Like cards and wrapping paper, though, there are eco-cracker options available, so you don’t need to miss out on the fun.
A whole host of recycled crackers that use no plastic or glitter are available and many contain wooden gifts rather than the plastic ones we’re more used to.
Linen crackers that can be reused each year are also available and are a great way to cut down on waste.
7. Think sustainability with your Christmas dinner
Every year in the UK, around seven million tonnes of food is thrown out at Christmas.
- Two million turkeys
- Five million puddings
- 74 million mince pies
Meat production is also a huge contributor to climate change, so as well as shopping sensibly and only buying what you need, why not consider a vegetarian or even vegan Christmas dinner this year?

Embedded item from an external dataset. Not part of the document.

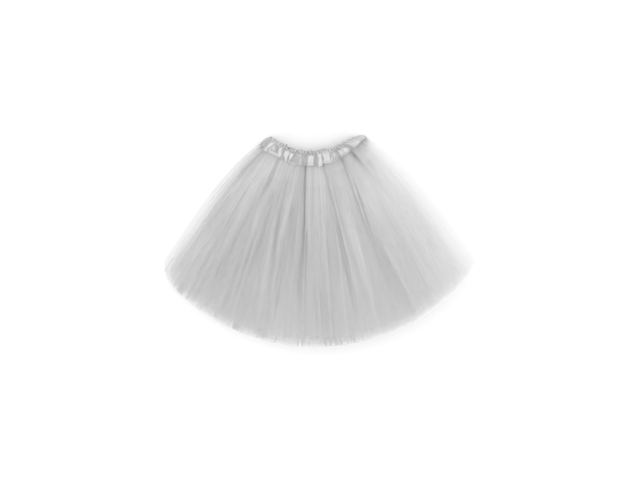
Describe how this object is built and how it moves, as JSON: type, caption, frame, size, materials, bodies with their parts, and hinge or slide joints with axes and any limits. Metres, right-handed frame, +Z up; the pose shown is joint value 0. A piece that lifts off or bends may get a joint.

Look online for some fantastic meat-free recipes, or if you do want that slice of turkey or beef, buy organic and free-range meat – and from local farms if you can.
If you are left with lots of uneaten food at the end of the festivities, look for leftovers recipes or donate to a food bank or soup kitchen.
Drink sustainable drinks
Enjoying a tipple or two is all part of Christmas but going organic can mean you’re also doing your bit for the environment.
Organic wine and spirits mean less impact on the environment from fertiliser and pesticides.
However, despite suggestions to the contrary, organic wine doesn’t lessen your hangover the next morning.